Choosing between “going dark” and “a golden age for surveillance”

This post argues that the big picture for agency access to data is mostly “golden.” The loss of agency access to information, due to encryption, is more than offset by surveillance gains from computing and communications technology. In addition, government encryption regulation harms cybersecurity. These conclusions will not be easily accepted by investigatory agencies, however, so it is important to work through the analysis in more detail.

 

Communications that were previously subject to wiretap may now be shrouded in encryption. In place of the old monopoly telephone network, agencies have to contend with a confusing variety of communications providers, some of which have little experience in complying with legal process. It is no wonder agency officials strenuously object to the use of new technology that hinders their ability to employ traditional surveillance methods.

 

Implementing wiretaps and reading the plaintext of communications are not the only goal, however. The computing and communications infrastructure are vital to economic growth, individual creativity, government operations, and numerous other goals. If there is a modest harm to investigatory agencies and an enormous gain, societies should choose the enormous gain. In 1999 the U.S. government concluded that strong encryption was precisely that sort of valuable technology – it was worth going at least slightly “dark” in order reap the many benefits of effective encryption. Not even the attacks of September 11, 2001 changed that judgment.

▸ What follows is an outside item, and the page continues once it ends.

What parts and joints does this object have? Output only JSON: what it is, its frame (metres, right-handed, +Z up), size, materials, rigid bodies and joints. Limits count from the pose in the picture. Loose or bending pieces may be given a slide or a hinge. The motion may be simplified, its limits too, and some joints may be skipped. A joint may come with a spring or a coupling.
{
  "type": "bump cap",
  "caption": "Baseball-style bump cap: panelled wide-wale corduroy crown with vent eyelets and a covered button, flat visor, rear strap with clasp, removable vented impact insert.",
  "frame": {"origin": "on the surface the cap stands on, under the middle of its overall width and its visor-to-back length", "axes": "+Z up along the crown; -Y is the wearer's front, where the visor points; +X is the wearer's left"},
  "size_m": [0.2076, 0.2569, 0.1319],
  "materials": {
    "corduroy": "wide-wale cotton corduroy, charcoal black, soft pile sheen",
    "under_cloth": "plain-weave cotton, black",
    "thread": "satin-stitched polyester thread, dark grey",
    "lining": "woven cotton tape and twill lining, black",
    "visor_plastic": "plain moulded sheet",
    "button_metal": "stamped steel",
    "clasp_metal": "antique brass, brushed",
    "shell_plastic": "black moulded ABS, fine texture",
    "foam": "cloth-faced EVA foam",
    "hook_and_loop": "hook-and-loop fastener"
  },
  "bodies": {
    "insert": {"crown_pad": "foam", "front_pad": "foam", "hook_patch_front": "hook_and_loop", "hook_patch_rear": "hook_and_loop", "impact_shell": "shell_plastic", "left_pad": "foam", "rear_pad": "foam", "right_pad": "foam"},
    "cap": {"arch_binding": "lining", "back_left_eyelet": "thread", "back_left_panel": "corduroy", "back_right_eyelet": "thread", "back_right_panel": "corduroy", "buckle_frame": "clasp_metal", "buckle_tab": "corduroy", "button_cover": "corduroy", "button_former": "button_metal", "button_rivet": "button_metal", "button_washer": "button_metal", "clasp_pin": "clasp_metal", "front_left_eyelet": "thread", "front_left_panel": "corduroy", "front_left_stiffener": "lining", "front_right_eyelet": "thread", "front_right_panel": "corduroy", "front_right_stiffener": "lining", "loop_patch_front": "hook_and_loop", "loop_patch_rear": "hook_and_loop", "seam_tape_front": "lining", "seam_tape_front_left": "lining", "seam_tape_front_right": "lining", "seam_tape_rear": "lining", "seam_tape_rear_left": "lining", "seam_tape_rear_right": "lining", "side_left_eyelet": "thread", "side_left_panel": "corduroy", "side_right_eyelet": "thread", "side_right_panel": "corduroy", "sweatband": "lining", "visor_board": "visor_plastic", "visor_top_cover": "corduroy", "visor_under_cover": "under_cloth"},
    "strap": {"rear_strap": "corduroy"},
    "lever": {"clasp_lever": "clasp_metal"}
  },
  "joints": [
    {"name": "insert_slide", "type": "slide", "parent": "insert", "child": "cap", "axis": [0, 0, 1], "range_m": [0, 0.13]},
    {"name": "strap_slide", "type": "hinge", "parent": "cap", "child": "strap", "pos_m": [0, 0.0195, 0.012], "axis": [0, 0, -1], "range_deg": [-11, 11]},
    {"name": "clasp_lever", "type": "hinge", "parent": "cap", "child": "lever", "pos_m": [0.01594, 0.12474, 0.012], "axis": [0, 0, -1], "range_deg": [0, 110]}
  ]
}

The evidence suggests, furthermore, that the degradation of wiretap capability has been modest at most, and—at least statistically—wiretaps have become more useful over time. The number of wiretap orders implemented in the U.S. has grown steadily the last two decades. According to publcally available statistics, court approved wiretaps are now at a record high: 3,194 wiretap court orders were issued for the interception of electronic, wire, or oral communications in 2010, a 34% increase from the 2,376 issued in 2009. In the six instances where encryption was encountered, it did not prevent law enforcement from retrieving the plaintext forms of communication.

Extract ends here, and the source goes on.